I recently wrote about my family's summer of corn.This post is about another powerful food memory. I have not had Dad's special venison jerky recipe since we left Tennessee, but I hope I may have it again. Someday...
I think about Tennessee in the fall of the year, and I can smell the pungent odor of tobacco wafting from barns along country roads. I can still remember a certain barn on Greenwood Rd where it met Spann. Its timbers were various shades of weathered gray, and they looked brittle and dead in the languid afternoon sun. But riding the bus home from school, the smell of the tobacco emanating from between them was robust, intoxicating as I watched its smoke rising to rendezvous with the gray skies above.
In the fall of the year when the smell of the tobacco barns hung thick on the air, Dad piled wood on the front porch. The trees had became so bare near the creek that we could see our neighbor's pigs across the stream and their home over Spann Road, and we felt less secluded in our little world. Reuben, our lab, carried Dad's axe around in his mouth so Dad would have it to hand when he was out gathering wood. When they returned Dad spent many long minutes kneeling by the old woodstove in the living room in the evening, shoving logs onto the coals and blowing into them, his cheeks pink first from the cold and then mottled from the heat as he attempted to coax the ashes to life. The stovepipe behind the old stove would start to glow pale red with the heat and the escaping coals.
But that stove was good for more than just providing heat. It was excellent for smoking jerky. And Dad's jerky...well, it was the meat equivalent of Mom's blackberry cobbler - something never to be forgotten in culinary experience and something which still grabs my senses if I pause to recollect the taste and smell of it.

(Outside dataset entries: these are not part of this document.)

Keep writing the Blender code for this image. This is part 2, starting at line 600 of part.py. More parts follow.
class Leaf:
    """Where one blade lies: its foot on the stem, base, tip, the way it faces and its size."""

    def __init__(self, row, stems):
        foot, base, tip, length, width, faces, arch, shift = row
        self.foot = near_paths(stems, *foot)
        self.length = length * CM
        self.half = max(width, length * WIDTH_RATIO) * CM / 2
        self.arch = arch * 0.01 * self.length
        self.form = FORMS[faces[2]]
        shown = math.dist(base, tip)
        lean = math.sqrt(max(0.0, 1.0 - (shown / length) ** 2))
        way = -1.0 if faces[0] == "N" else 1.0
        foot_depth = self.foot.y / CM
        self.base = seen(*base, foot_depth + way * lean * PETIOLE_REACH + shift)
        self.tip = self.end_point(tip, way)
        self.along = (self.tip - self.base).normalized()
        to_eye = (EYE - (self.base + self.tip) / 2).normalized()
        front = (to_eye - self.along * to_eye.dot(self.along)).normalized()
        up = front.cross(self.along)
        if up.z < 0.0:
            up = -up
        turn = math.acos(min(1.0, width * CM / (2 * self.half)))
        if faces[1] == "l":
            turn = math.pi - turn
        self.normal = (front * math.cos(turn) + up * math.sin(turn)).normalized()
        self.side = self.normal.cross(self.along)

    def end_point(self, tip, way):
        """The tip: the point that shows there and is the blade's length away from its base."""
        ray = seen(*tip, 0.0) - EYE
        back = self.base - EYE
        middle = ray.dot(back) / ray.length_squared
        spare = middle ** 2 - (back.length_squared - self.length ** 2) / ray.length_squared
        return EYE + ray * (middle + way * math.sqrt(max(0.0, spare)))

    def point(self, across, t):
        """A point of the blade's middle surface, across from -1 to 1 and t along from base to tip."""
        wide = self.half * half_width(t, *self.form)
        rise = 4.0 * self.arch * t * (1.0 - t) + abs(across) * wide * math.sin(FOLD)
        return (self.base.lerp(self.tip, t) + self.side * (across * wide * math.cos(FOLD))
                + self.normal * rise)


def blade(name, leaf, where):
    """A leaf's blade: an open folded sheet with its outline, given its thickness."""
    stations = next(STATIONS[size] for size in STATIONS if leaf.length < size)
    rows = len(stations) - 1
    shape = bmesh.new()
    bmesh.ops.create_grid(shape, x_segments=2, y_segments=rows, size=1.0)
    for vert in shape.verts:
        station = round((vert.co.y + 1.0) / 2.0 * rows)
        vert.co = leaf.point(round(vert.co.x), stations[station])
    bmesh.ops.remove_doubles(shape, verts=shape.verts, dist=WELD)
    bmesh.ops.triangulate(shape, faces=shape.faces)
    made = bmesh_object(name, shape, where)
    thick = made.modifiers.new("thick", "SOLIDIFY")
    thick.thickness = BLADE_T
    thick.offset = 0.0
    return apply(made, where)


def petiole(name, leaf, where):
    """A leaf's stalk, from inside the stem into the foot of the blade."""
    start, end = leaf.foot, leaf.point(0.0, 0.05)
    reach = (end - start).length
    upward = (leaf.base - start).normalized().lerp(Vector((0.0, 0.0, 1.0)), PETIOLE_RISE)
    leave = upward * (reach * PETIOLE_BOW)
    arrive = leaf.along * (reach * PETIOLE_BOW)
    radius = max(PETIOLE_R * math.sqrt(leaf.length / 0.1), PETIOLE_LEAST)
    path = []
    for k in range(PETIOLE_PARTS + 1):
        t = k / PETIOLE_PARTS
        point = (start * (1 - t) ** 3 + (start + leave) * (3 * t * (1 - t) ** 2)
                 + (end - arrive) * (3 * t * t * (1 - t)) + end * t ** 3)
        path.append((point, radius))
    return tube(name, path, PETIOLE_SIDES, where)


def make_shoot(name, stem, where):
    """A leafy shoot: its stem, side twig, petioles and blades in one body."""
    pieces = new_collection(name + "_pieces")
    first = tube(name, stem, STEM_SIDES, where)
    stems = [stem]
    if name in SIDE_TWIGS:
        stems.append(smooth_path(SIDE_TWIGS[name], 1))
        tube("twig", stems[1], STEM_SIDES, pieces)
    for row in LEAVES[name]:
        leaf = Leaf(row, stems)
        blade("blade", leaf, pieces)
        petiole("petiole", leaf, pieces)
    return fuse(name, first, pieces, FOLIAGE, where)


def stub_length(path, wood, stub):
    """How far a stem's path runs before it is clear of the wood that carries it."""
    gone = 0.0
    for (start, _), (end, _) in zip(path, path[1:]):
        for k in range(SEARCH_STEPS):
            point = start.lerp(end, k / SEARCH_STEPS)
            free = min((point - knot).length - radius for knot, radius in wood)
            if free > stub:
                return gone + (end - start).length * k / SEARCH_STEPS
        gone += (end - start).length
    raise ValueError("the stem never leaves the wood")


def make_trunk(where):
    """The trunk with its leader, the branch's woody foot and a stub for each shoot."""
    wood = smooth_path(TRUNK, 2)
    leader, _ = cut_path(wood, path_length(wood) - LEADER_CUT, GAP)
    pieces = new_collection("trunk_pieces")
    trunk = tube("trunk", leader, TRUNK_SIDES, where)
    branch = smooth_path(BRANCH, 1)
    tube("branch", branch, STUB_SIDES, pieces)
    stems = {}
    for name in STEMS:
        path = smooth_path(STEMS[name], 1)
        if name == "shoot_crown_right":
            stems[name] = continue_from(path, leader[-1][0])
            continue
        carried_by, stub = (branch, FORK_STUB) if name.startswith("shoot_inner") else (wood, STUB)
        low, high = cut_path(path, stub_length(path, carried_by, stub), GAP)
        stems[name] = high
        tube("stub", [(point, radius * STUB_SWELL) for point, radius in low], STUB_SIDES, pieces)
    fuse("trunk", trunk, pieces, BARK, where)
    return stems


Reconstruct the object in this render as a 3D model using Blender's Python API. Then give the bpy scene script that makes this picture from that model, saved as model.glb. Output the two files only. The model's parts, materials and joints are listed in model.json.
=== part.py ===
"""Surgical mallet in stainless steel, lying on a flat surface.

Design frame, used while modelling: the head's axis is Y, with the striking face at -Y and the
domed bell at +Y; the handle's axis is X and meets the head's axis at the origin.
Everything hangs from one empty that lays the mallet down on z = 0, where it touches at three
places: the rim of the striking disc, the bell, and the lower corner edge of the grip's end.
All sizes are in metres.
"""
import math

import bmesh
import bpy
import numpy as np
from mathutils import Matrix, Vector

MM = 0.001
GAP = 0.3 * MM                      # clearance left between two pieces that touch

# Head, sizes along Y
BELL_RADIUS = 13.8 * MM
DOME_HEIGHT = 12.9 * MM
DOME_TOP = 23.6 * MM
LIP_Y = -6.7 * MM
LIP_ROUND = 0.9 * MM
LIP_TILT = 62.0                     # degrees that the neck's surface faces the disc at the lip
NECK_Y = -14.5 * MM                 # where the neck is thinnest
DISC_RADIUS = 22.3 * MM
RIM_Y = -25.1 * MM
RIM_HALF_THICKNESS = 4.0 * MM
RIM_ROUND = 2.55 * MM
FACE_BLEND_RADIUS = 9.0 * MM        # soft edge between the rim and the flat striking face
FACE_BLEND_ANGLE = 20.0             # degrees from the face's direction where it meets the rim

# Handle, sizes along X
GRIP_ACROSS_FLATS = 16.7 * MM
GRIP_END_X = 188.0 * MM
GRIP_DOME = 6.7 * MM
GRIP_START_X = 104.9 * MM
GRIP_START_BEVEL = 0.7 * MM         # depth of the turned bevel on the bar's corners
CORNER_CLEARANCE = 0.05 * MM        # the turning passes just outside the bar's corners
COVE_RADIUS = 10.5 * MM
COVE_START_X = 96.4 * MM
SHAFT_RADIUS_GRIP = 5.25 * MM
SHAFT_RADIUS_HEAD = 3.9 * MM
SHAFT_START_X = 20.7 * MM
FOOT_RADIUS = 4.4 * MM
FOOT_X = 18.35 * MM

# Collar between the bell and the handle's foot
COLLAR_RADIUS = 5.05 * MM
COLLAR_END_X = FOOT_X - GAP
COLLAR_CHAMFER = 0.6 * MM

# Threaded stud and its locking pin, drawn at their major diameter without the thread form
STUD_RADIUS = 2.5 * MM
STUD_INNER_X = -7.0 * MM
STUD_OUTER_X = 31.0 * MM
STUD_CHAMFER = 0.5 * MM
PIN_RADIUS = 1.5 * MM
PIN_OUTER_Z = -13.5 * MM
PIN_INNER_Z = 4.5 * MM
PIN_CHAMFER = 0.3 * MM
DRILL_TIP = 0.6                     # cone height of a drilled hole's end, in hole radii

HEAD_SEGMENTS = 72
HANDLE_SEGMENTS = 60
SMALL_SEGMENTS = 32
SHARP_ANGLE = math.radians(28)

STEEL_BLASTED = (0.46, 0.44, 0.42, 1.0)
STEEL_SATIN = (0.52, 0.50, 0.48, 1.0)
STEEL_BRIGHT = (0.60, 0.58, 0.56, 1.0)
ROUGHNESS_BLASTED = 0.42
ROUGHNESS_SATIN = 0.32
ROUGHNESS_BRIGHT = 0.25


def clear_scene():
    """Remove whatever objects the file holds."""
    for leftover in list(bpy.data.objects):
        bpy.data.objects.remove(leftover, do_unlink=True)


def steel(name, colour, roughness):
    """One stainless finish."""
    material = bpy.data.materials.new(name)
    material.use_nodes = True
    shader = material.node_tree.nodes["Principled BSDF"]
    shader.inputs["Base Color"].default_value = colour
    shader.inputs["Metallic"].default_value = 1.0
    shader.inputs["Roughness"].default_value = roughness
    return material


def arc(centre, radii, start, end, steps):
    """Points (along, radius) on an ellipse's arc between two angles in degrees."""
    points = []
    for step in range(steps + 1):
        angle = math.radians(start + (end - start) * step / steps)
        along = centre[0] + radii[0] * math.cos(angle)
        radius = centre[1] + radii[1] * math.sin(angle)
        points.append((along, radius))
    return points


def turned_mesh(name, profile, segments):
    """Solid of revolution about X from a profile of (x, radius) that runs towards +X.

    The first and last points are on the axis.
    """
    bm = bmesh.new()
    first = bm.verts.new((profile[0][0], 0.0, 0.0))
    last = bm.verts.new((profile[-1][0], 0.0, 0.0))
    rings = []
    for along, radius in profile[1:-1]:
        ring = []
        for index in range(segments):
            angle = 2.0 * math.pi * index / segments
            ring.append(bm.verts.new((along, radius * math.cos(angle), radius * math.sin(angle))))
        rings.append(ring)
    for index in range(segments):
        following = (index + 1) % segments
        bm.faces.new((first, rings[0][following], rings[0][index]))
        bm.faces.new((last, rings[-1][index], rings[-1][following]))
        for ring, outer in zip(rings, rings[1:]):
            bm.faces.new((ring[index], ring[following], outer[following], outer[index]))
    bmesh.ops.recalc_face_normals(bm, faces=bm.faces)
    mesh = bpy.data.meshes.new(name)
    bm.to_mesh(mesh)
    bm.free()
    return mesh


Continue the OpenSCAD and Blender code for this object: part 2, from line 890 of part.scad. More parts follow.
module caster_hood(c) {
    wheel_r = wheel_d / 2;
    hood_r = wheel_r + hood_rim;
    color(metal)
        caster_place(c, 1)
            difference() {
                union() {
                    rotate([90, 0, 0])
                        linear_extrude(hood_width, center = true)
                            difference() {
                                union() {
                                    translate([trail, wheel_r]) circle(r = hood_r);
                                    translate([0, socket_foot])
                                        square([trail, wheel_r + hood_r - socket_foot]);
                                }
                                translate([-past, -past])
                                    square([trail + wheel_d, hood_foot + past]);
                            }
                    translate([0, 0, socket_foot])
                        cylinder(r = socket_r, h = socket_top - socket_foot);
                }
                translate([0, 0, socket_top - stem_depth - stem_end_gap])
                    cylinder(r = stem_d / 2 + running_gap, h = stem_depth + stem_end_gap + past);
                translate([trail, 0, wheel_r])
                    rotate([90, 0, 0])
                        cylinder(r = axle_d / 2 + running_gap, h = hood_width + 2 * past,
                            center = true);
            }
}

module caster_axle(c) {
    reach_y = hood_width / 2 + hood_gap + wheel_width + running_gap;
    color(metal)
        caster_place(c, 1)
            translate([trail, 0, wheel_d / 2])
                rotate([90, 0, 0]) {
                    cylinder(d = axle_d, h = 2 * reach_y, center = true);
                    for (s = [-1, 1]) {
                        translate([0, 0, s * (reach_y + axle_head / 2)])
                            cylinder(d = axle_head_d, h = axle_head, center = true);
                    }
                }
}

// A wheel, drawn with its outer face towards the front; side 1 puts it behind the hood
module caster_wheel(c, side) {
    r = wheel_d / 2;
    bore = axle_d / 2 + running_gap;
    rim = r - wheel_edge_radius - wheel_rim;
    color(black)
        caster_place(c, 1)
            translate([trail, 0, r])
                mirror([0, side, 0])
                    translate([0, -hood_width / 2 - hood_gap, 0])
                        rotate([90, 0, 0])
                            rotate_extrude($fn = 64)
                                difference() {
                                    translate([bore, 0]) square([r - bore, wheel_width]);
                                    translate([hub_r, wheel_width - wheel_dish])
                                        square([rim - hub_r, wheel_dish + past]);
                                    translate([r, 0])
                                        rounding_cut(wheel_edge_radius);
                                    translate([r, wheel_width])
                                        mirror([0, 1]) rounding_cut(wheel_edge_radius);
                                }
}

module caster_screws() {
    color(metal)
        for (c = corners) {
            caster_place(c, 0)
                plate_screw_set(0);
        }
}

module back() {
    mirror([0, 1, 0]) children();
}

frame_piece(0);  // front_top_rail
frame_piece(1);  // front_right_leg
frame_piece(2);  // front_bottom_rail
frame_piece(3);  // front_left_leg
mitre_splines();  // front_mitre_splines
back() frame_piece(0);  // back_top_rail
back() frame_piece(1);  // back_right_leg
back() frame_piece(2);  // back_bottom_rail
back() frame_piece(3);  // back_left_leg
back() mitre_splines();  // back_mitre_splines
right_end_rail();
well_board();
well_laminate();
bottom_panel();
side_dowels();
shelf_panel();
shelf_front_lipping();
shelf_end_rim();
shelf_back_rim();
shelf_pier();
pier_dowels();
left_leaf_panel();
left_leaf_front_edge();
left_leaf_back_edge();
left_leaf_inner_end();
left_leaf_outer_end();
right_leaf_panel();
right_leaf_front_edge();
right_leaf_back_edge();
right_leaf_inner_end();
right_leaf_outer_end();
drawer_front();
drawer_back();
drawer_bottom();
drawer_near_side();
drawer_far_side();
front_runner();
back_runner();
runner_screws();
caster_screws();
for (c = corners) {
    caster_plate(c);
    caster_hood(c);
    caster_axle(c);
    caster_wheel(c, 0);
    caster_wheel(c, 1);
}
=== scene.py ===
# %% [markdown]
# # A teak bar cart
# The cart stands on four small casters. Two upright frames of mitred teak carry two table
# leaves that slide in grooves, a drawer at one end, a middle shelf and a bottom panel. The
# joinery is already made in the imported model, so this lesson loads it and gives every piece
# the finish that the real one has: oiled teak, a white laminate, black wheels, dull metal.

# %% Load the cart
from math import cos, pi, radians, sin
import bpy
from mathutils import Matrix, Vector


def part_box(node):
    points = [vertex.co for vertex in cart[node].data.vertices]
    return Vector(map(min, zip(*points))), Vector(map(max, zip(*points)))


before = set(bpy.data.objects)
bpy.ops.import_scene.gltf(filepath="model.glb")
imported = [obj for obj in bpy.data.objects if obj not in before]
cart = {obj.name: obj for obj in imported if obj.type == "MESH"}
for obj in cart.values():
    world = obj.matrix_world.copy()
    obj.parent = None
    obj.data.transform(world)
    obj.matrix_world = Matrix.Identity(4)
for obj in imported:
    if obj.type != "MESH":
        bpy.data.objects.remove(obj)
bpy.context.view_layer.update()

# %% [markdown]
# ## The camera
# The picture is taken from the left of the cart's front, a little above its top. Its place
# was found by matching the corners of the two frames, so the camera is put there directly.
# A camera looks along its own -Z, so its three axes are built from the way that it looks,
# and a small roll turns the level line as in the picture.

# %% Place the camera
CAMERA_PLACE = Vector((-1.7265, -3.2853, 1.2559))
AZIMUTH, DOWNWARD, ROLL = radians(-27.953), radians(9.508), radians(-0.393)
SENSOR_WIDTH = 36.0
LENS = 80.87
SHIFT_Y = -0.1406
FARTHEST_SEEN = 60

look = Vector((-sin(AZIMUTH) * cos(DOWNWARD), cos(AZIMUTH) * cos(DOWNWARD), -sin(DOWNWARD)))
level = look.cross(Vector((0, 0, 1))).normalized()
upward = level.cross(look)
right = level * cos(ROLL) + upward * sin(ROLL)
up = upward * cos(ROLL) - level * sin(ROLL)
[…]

In the fall, you see, hunters would begin to appear on that piece of land we rented. The woods on it were substantial, but they also bordered the woods of our neighbors to either side and the back. They were lured, too, as the years wore on by the regular exchange of a tale about an enormous and elusive buck with an incredible number of points on his antlers that roamed the property.
Sometimes, they came to the house first to let us know they were there. At other times we'd find their vehicles parked in the field at the turn-off just past the creek.
Our landlord didn't think to set limits on who he allowed to hunt the property. So occasionally we knew there had to be three - maybe four hunters in the woods. Dad forbade us to play in the field most autumn days, because some of the hunters seemed to defy safety (their own and others) as a matter of pride. The rifle blasts could be heard from the house, echoing through the trees and the hills.
But from where did Dad get the meat for jerky? From those same gentlemen, of course. Dad himself is not a hunter, but he always graciously accepted the meat offered to him by those who were. Usually, they helped him dress the deer. Some of them, though, just dumped the carcass with a, "There you go, Dan!" and cheerfully left with the head or the antlers in the bed of their truck.
The proffered deer was hung on one of the Walnut trees in the side of the yard where daffodils flourished in the spring, its poor head limply pointed toward the ground, the eyes wide with their last expression. It was sad to see, but the venison was a boon to us throughout the winter.
Nate, when older, helped Dad dress the deer. And it was the rib meat and the front quarters to which Dad assigned the great destiny of becoming jerky. The hind quarters and backstrap were cooked in his Swiss Steak, salted and hung in the basement, or frozen for later in the winter.
Once the appropriate meat was apportioned into thin strips, it was seasoned deliciously with salt, pepper, sage, oregano, thyme, basil and cayenne. If any of these were missing, Dad rooted through Mom's spice cabinet for some other pungent spice (but don't mistake it, when I bring that lovely, chewy deer meat to mind, it always, always tastes the same; its ghost smells the same, and I wish I had some now). Thus prepared, the meat was spread beneath the top grate on our wood-burning stove to slowly cook.
In the morning, we'd wake, and the odor of the meat and its spices was there. We kids would open the door having come home from school after a long, chilly walk down the lane, and the incredible smell was there to draw us in and drive us crazy with temptation.
Dad had a strict rule about his venison jerky; it had to cook for three days on that old stove. We were forbidden to touch it or taste it before that. Still we'd lift the grate and stare at it longingly for a few moments each afternoon.
Then, at last, one evening he would come home from work, lift the grate and carefully examine the puckered slices of venison - testing its texture with his fingers, smelling it, and taking a small bite from the end. We'd watch in fascination as he slowly chewed with an intense expression in his pale green eyes. I invariably hovered by his side, eagerly waiting.
Suddenly, "It's done!" he'd announce, and my hands seemed to jerk forward of their own free will, looking for that sweet gift of jerky that made a mockery out of the variety so falsely named at the convenience store.
We had deer meat most years. Sometimes a good deal of it, and when that was the case Dad would use all kinds of cuts for his special recipe and give jerky to many of our neighbors and friends. At any rate, it was not a good year until Dad placed meat on that wood-burning stove that provided heat, the secure feeling of home...and jerky!